TASK INSTRUCTIONS — Go through the lines below. Copy those with "builds".

SOURCE DATA —
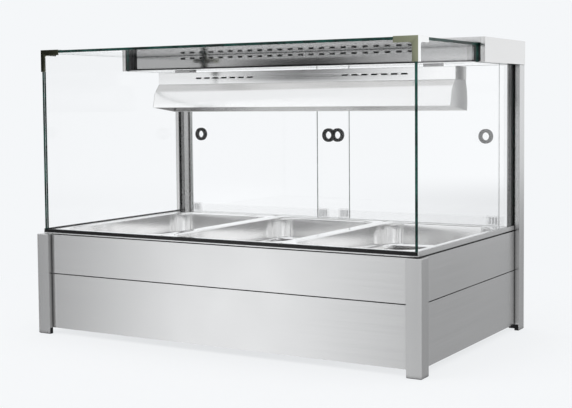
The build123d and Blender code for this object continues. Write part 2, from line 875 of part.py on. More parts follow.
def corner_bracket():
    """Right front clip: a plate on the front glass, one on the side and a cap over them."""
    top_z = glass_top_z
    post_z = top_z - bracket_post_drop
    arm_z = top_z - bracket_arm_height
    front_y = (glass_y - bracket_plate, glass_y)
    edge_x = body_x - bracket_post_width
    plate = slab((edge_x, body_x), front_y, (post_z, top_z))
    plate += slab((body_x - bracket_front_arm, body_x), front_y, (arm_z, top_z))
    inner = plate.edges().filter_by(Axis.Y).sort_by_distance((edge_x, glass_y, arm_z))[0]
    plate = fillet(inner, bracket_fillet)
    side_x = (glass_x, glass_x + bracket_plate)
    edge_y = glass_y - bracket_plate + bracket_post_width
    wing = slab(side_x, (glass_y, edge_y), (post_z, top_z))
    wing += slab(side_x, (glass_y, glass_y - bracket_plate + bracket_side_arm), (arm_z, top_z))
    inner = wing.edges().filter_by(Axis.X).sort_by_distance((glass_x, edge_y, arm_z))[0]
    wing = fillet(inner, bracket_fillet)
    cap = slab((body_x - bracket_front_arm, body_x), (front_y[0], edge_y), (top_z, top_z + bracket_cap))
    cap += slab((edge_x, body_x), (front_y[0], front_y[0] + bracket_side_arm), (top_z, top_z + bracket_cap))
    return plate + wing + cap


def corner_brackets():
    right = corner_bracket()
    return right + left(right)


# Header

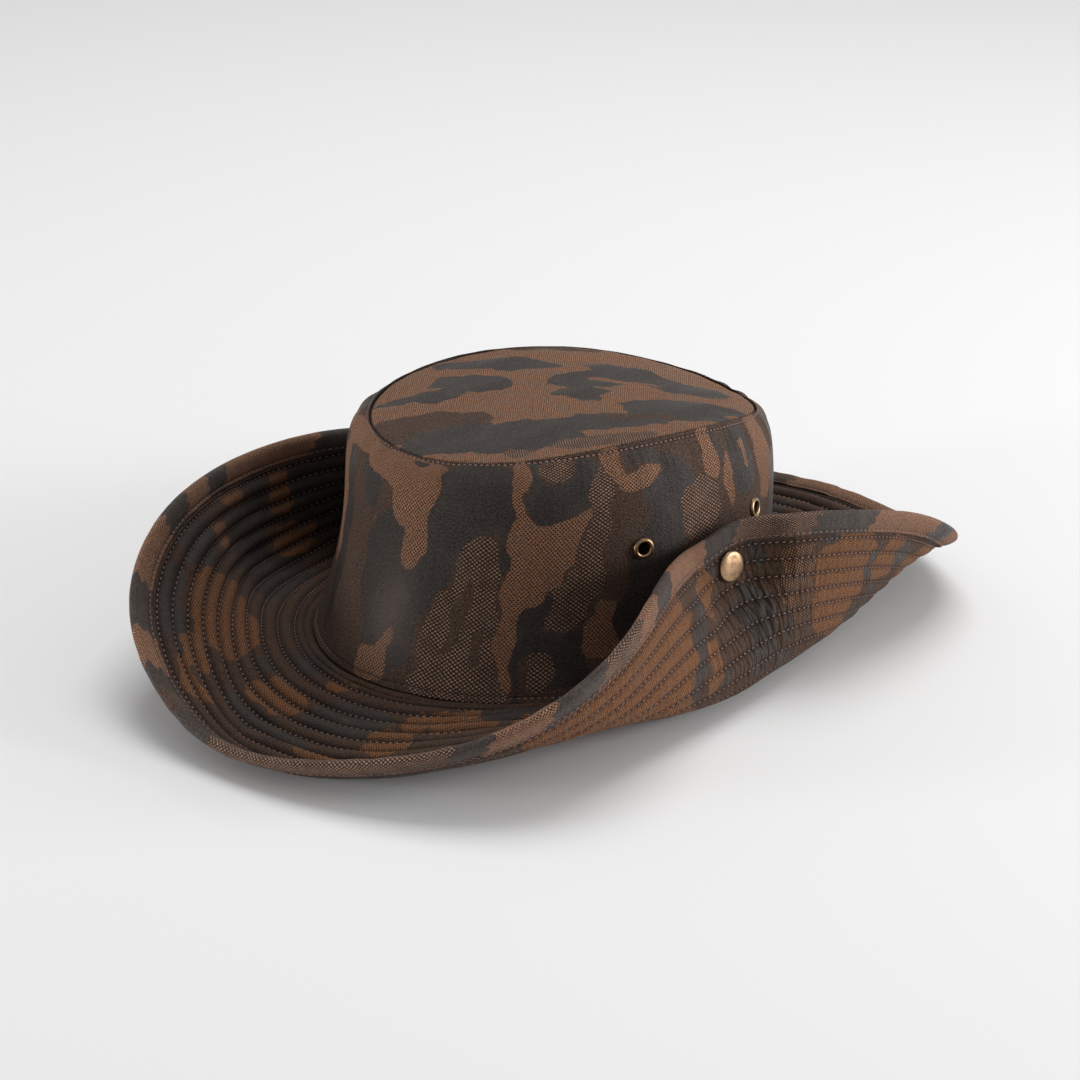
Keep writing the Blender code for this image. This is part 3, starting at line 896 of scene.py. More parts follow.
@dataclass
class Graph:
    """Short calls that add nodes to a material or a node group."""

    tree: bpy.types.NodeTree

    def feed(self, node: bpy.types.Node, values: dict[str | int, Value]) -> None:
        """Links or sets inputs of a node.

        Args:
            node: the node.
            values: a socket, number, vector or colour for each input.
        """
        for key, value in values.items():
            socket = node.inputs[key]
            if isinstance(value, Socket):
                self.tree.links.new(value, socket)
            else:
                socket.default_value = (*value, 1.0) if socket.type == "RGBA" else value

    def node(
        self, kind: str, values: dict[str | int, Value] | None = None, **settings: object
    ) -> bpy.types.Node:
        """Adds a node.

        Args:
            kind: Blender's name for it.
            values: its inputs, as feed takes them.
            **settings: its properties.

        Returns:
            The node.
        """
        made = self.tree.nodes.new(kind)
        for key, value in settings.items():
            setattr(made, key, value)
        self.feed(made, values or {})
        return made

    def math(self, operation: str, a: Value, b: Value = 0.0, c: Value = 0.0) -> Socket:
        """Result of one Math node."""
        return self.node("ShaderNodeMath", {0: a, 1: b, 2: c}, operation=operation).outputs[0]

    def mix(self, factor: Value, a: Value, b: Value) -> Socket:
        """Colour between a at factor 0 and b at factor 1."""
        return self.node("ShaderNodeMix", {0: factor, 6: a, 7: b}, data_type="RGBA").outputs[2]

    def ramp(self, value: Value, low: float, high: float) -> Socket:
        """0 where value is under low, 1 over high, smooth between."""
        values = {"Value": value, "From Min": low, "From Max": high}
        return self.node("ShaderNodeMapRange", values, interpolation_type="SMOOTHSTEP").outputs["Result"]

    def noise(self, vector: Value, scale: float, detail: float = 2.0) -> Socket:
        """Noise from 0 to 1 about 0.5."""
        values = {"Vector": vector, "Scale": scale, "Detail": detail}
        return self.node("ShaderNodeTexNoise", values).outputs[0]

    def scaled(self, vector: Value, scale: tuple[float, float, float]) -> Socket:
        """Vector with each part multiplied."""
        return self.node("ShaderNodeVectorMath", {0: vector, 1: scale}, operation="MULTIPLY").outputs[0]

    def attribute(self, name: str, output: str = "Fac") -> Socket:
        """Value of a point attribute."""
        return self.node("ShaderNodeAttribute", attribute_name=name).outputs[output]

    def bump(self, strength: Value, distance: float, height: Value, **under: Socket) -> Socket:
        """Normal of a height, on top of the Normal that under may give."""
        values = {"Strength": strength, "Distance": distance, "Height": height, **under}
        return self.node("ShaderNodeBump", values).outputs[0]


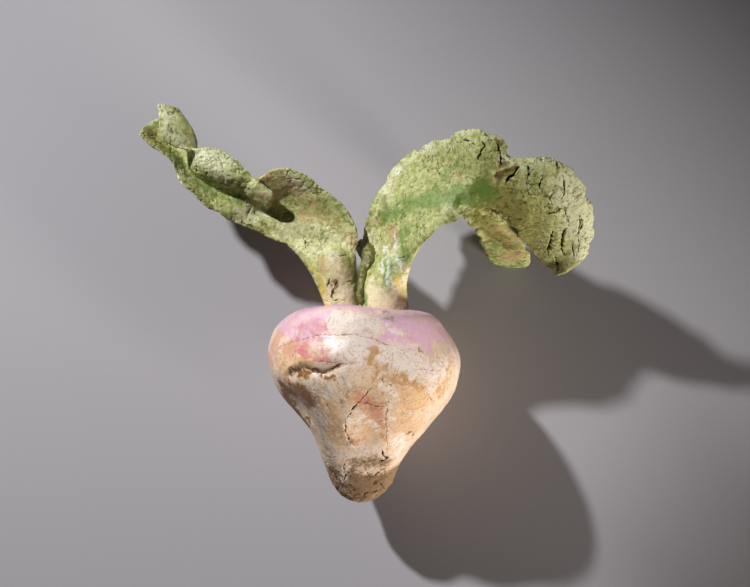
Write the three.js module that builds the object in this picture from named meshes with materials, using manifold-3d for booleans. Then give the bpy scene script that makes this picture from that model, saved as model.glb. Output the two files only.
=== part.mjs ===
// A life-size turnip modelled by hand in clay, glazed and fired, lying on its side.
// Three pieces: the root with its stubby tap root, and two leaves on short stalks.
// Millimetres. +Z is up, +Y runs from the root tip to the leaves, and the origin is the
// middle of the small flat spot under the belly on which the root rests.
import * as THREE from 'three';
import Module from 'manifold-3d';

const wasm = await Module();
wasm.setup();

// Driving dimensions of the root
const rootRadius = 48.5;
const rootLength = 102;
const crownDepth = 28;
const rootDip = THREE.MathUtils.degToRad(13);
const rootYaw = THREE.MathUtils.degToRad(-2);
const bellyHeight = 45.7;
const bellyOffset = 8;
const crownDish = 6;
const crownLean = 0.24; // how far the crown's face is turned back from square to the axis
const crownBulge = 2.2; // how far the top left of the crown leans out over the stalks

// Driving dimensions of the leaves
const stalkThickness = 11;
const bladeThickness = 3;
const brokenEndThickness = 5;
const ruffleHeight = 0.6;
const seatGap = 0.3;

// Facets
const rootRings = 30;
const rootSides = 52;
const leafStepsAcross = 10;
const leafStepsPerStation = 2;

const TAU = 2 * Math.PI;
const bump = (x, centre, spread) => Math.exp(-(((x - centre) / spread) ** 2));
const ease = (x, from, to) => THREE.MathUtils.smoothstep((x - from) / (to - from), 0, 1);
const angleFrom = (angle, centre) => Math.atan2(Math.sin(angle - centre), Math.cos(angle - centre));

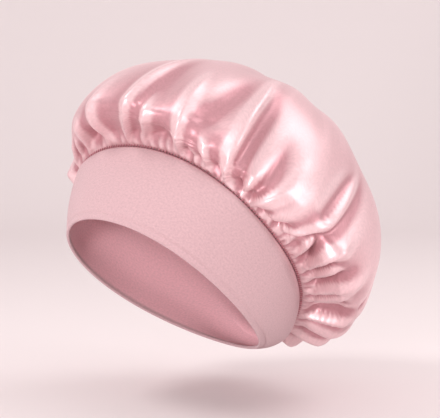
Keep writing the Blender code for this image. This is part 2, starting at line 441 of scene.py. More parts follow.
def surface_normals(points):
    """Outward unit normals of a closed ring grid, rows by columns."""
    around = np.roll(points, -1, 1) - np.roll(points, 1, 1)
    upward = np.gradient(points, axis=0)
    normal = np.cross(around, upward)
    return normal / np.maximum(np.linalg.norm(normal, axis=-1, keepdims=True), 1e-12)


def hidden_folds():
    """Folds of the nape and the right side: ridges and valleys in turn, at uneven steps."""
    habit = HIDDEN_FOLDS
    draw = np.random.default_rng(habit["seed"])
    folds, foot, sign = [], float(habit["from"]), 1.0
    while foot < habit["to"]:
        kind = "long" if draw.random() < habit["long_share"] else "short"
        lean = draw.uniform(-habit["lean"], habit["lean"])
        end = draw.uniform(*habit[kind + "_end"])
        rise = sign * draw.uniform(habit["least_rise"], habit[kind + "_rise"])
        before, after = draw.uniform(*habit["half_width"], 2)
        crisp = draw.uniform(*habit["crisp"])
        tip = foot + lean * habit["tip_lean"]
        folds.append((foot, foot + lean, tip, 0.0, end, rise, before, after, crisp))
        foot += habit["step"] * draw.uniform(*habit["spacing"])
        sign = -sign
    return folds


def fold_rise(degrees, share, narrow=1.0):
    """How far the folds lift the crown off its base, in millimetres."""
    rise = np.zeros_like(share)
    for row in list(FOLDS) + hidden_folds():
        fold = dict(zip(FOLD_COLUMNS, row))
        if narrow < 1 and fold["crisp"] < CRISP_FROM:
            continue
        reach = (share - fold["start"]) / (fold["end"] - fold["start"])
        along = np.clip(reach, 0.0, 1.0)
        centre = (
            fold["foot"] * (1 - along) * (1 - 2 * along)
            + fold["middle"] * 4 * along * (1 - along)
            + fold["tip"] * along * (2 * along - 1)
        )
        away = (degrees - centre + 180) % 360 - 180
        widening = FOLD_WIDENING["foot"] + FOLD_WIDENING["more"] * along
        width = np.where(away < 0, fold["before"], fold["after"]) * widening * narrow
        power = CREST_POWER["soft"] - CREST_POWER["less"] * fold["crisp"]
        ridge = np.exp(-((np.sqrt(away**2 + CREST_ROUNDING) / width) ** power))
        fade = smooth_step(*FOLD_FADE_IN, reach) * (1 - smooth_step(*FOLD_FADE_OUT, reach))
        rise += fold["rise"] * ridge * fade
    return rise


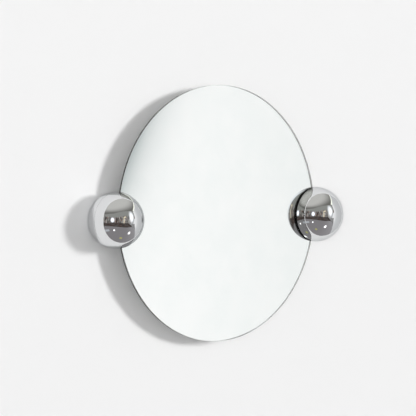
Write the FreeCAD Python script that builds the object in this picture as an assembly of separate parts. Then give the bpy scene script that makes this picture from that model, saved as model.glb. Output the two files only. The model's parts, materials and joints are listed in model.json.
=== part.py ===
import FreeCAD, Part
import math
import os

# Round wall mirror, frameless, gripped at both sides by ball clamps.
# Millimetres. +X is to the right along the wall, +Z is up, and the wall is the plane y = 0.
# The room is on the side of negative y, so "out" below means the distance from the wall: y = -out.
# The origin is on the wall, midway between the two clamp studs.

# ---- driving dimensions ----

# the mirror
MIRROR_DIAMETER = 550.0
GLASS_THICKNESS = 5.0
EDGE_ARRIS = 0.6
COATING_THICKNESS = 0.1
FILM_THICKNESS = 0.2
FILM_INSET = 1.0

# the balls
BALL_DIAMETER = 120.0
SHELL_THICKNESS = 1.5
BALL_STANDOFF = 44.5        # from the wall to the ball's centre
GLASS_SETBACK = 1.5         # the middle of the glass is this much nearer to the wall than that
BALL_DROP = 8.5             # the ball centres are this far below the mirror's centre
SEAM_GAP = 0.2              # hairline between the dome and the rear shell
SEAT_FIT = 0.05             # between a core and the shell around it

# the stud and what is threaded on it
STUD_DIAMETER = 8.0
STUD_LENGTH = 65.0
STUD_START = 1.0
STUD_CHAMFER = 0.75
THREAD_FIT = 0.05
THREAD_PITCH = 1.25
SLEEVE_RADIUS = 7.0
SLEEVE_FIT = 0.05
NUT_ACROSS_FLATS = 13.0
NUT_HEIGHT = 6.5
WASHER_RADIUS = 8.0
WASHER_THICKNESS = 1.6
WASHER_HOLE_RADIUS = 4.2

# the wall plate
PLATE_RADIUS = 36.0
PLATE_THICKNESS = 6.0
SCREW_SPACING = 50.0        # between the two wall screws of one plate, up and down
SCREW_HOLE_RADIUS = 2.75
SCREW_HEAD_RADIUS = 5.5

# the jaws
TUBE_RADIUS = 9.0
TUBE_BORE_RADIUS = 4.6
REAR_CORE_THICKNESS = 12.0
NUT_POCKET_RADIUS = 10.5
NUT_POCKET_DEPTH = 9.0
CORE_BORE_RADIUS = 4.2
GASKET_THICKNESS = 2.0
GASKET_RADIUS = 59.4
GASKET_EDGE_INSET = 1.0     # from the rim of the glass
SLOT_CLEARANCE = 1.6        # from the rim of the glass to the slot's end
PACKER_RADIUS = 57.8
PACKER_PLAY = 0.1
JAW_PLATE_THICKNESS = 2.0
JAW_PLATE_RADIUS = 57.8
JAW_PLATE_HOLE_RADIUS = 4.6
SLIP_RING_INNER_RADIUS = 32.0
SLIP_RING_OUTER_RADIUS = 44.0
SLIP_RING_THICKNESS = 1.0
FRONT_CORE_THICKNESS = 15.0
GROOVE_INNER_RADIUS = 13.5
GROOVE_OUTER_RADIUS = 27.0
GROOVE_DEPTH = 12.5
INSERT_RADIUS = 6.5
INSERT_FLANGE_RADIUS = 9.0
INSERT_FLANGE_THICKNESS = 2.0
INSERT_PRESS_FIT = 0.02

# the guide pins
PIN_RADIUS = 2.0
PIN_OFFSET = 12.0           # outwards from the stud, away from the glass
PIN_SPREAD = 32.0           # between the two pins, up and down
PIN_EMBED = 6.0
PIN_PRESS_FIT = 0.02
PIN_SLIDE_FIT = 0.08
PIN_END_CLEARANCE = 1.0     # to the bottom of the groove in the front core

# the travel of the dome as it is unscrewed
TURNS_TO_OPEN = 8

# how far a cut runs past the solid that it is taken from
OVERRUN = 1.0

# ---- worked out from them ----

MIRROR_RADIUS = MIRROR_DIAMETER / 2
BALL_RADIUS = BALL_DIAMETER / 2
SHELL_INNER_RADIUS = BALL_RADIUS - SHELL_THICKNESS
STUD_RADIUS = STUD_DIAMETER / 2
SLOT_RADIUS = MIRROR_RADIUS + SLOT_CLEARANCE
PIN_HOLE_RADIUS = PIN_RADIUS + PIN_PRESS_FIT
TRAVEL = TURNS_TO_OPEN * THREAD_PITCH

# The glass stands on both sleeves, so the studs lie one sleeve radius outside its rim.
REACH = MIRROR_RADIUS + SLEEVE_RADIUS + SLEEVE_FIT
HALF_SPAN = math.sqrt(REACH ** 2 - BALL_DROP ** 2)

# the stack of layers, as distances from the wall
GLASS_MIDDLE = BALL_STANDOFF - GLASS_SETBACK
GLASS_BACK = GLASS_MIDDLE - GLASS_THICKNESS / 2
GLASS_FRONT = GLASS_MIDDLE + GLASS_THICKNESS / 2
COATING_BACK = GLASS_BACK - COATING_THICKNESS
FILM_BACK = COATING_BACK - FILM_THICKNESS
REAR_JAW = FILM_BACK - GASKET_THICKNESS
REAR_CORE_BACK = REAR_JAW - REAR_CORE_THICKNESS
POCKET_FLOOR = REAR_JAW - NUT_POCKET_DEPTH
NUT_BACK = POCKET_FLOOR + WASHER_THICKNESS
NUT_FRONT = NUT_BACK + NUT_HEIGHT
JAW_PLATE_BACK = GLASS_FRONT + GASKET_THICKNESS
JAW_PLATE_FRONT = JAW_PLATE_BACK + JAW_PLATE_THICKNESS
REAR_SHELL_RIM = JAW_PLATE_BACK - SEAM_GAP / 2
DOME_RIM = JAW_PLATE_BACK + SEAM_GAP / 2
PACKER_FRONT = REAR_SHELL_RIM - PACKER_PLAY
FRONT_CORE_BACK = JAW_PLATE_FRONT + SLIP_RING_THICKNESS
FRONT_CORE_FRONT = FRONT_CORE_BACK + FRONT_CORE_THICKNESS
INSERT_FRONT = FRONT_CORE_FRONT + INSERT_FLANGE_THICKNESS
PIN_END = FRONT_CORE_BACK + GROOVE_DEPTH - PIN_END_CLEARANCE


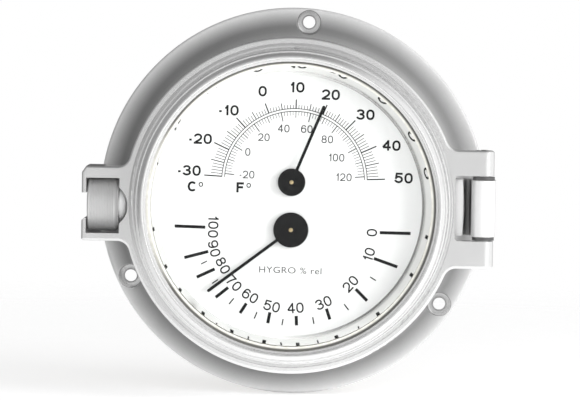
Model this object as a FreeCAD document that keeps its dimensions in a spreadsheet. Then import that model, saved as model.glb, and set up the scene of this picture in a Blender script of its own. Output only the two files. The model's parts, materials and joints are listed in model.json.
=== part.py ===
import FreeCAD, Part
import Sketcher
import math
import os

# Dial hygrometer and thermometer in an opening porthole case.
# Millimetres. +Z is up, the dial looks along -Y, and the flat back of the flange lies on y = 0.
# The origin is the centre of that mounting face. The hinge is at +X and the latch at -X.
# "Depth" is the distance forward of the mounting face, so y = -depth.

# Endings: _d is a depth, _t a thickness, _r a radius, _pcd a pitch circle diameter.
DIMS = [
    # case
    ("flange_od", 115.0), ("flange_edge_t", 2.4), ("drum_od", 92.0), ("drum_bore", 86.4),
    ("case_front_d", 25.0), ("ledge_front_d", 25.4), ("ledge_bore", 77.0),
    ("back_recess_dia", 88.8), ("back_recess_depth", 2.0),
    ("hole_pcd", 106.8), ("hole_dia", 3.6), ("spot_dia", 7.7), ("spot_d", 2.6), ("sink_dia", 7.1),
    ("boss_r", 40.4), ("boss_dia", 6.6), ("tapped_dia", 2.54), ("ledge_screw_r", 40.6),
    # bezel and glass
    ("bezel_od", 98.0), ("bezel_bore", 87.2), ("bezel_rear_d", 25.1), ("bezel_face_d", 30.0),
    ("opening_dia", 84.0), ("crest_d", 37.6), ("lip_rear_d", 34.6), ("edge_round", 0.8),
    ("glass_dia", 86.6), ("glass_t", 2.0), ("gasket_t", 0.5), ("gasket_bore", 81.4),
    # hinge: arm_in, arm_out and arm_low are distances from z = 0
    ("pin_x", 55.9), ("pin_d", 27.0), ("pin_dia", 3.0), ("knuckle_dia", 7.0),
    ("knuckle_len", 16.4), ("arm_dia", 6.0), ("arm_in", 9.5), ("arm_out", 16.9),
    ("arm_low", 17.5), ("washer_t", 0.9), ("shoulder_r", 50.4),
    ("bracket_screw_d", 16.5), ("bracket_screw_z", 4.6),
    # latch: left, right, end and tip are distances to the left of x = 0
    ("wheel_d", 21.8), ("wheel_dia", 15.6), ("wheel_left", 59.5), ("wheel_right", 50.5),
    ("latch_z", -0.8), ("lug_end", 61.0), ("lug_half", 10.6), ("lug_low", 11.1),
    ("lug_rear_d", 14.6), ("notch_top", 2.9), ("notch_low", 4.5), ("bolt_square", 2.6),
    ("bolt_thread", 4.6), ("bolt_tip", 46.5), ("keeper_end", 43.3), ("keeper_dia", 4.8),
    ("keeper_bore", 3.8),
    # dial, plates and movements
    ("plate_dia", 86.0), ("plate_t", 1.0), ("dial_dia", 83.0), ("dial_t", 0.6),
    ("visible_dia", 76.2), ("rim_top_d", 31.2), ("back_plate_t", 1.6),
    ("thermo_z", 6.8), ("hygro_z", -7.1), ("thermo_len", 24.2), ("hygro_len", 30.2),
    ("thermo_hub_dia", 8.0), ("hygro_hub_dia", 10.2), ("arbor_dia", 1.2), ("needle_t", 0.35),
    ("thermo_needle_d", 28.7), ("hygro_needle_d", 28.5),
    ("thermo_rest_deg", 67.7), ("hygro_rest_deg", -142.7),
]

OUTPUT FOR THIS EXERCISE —
Write the three.js module that builds the object in this picture from named meshes with materials, using manifold-3d for booleans. Then give the bpy scene script that makes this picture from that model, saved as model.glb. Output the two files only.
Write the FreeCAD Python script that builds the object in this picture as an assembly of separate parts. Then give the bpy scene script that makes this picture from that model, saved as model.glb. Output the two files only. The model's parts, materials and joints are listed in model.json.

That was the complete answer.